Prompt = Print, exactly as they stand, the lines from the start of the listing to the line containing "stand_slab(form, lower, upper, number)", inclusive.
** Begin Data block **
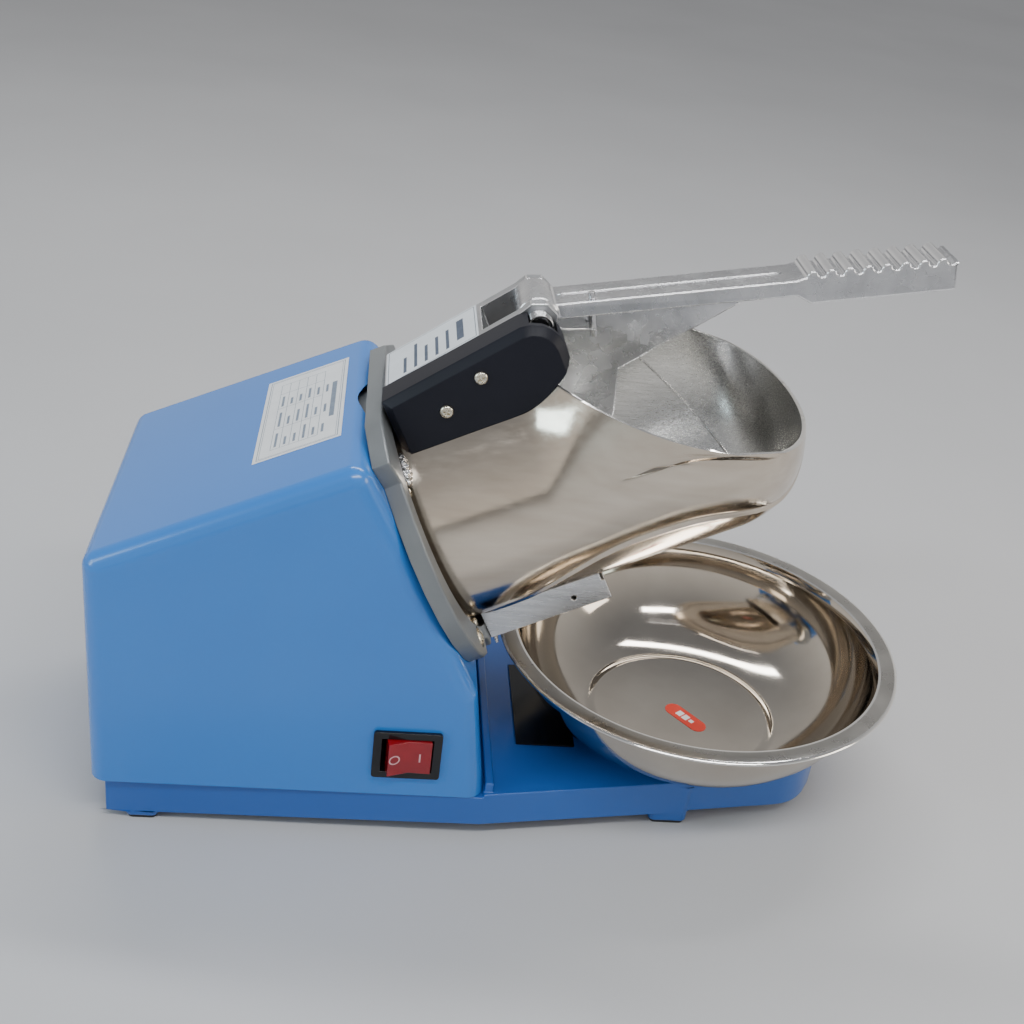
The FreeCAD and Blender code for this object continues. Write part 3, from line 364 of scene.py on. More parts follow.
def border(inset, line, length, width):
    """The four lines of a border, line wide, at inset from the label's edge."""
    end, side = length - inset, width - inset
    return [(inset, end, inset, inset + line), (inset, end, side - line, side),
            (inset, inset + line, inset, side), (end - line, end, inset, side)]


def printed_film(name, node, label, marks, film, ink):
    """A thin film over a label's face, with its print as slightly raised flat marks."""
    sunk, film_top, print_depth, print_top = -0.12, 0.02, 0.005, 0.012
    corner, along, across, length, width = label
    form = bmesh.new()
    up = along.cross(across).normalized()
    if up.z < 0:
        up = -up

    def slab(u0, u1, w0, w1, low, high, number):
        ring = [(u0, w0), (u1, w0), (u1, w1), (u0, w1)]
        lower, upper = ([corner + along * u * MM + across * w * MM + up * h * MM for u, w in ring]
                        for h in (low, high))
        stand_slab(form, lower, upper, number)

    slab(0, length, 0, width, sunk, film_top, 0)
    for mark in marks:
        slab(*mark, film_top - print_depth, film_top + print_top, 1)
    piece = placed(name, closed_mesh(form, name), film, ink)
    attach(piece, "machine")
    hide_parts(node)
    return piece


roof_paper, roof_ink = printed("rating", (0.80, 0.82, 0.84), (0.16, 0.20, 0.26))
roof_label = label_frame("rating_label")
length, width = roof_label[3:]
row_count, row_pitch, head_row, margin, rule = 6, 4.4, 11.5, 8, 0.22
marks = border(1.6, 0.35, length, width) + border(2.6, 0.2, length, width)
random.seed(4)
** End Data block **
Response =
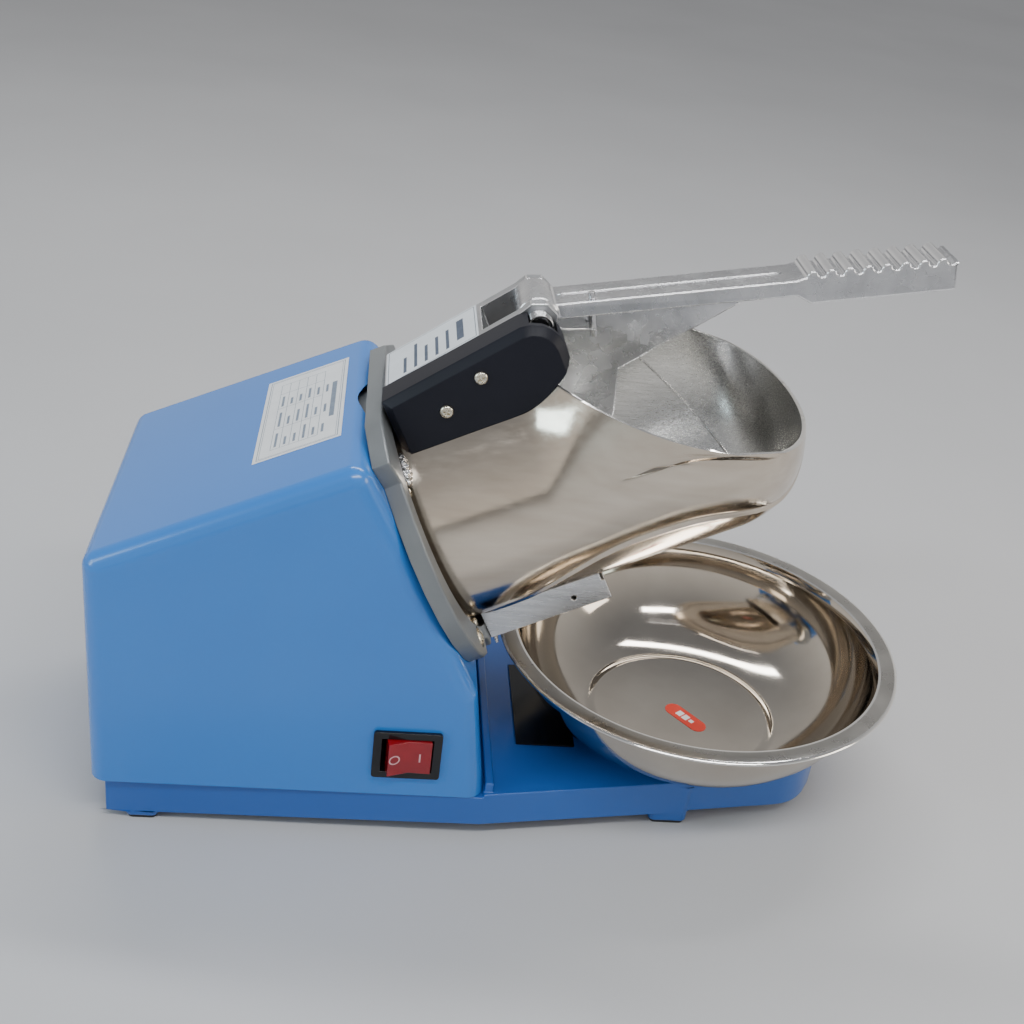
The FreeCAD and Blender code for this object continues. Write part 3, from line 364 of scene.py on. More parts follow.
def border(inset, line, length, width):
    """The four lines of a border, line wide, at inset from the label's edge."""
    end, side = length - inset, width - inset
    return [(inset, end, inset, inset + line), (inset, end, side - line, side),
            (inset, inset + line, inset, side), (end - line, end, inset, side)]


def printed_film(name, node, label, marks, film, ink):
    """A thin film over a label's face, with its print as slightly raised flat marks."""
    sunk, film_top, print_depth, print_top = -0.12, 0.02, 0.005, 0.012
    corner, along, across, length, width = label
    form = bmesh.new()
    up = along.cross(across).normalized()
    if up.z < 0:
        up = -up

    def slab(u0, u1, w0, w1, low, high, number):
        ring = [(u0, w0), (u1, w0), (u1, w1), (u0, w1)]
        lower, upper = ([corner + along * u * MM + across * w * MM + up * h * MM for u, w in ring]
                        for h in (low, high))
        stand_slab(form, lower, upper, number)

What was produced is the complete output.